Quality of life measure
No relationship was found in the current study between in-brace correction and QoL. This differed from the finding of Vasiliadis et al. [7], who showed BrQ score to be related to the degree of deformity. The finding of present study suggested that QoL issues may be related more to psychosocial coping mechanisms than to physical deformity and its consequences [5]. Freidee et al. [32] noted that patients with scoliosis also reported more physical complaints independent of the seriousness of the impairment, such as the magnitude of Cobb angle. Scoliosis causes psychological distress, regardless of the severity of curve [32]. It is also true that successful treatment to prevent the progression of the curvature does not necessarily mean improvement in the QoL.

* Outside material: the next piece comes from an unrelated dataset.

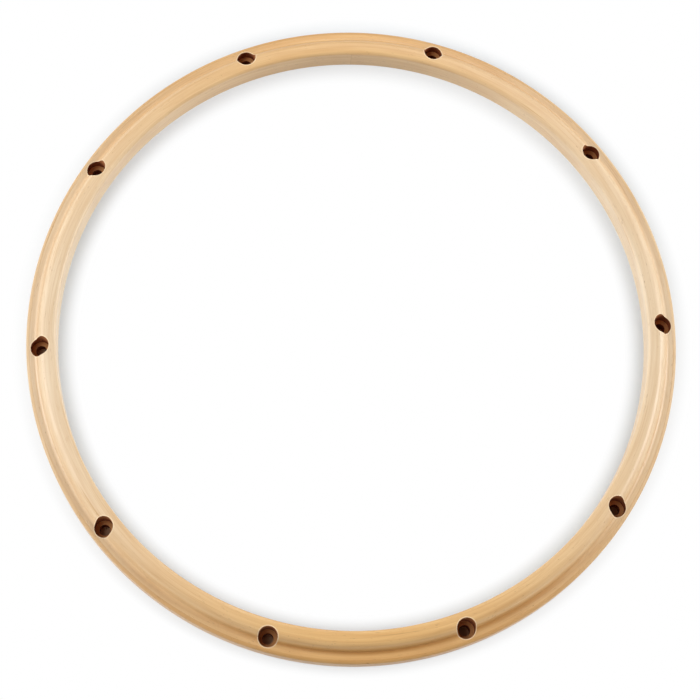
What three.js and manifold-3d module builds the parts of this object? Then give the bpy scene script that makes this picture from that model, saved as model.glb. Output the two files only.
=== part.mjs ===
// A wooden drum hoop: strips of maple bent round, glued face to face, turned to a stepped section and drilled for
// tension rods. Millimetres, +Z up. The origin is the middle of the hoop's underside, and the first rod hole lies on +Y.
import * as THREE from "three";
import { mergeVertices } from "three/addons/utils/BufferGeometryUtils.js";
import Module from "manifold-3d";

const wasm = await Module();
wasm.setup();

// Plies, from the lip outwards. The lip plies stop above the drumhead, and the next one is the recess wall
const plyNames = [
  "lip_ply_inner",
  "lip_ply_outer",
  "recess_ply",
  "core_ply_a",
  "core_ply_b",
  "cove_ply",
  "shelf_ply",
  "outer_ply",
];
const lipPlyCount = 2;
const lipRadius = 178.6;
const plyThickness = 2.22;
const glueLine = 0.12;

// Turned section: a striking rim, a steep flank with a cove at its foot, and an outer shelf
const hoopHeight = 25.4;
const recessDepth = 6;
const shelfHeight = 16;
const crownInset = 3.4;
const crownFall = 0.7;
const rimWidth = 8.6;
const flankRun = 4;

// Rounds of the section's corners
const lipEase = 0.8;
const rimInnerRound = 2;
const rimOuterRound = 5;
const coveRound = 2.6;
const edgeRound = 2.6;
const footRound = 1.2;
const recessEase = 0.8;

// Rod holes: a bore for the rod, and a counterbore whose floor is the seat of the rod's head
const rodCount = 10;
const rodInset = 9.9;
const boreRadius = 3.25;
const counterboreRadius = 5.8;
const rodSeatHeight = 7.5;

// Scarf joints, where the two ends of one strip meet on a slant
const scarfRatio = 6;
const rodsPerScarf = 1;

// Facets and cuts
const facetsPerRod = 10;
const holeFacets = 16;
const facetDepth = 0.08;
const overrun = 1;

const outerRadius = lipRadius + plyNames.length * (plyThickness + glueLine) - glueLine;
const recessRadius = lipRadius + lipPlyCount * (plyThickness + glueLine);
const rodCircleRadius = lipRadius + rodInset;
const rodSpacing = (2 * Math.PI) / rodCount;
const firstRodAzimuth = Math.PI / 2;

// A corner of the section, with the round that it is turned to
function corner(radius, height, round = 0) {
  return { at: new THREE.Vector2(radius, height), round };
}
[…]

The present study showed that the brace affected QoL negatively and thus further reinforced the need to garner support from the multidisciplinary team for patients with AIS at the early stage of bracing. The ultimate purpose would be to manage patients’ psychosocial issues as provoked by the brace treatment. Reichel et al. [33] recognised that support for patients in the form of psychological group or individual sessions can help to prevent psychosocial impairment and it should be included in holistic management plans.
In exploring the relationship between self image and social functioning, a positive correlation was demonstrated by this study. As Deviren et al. [34] found, psychosocial and body image disturbances were less marked in patients with good social or family functioning. Again, it was shown to be important to provide support to patients and their families to enhance patients' QoL as well as patients' compliance with the treatment.
In this study, the BrQ and TAPS were shown to be effective in evaluating the QoL of patients with AIS. Both BrQ and TAPS exhibited superiority over the SRS-22r in detecting changes in QoL according to brace compliance. As Aulisa et al. [35] explained, this might be related to the greater number of questions contained in the BrQ that may allow it to explore more domains than the other questionnaires explore.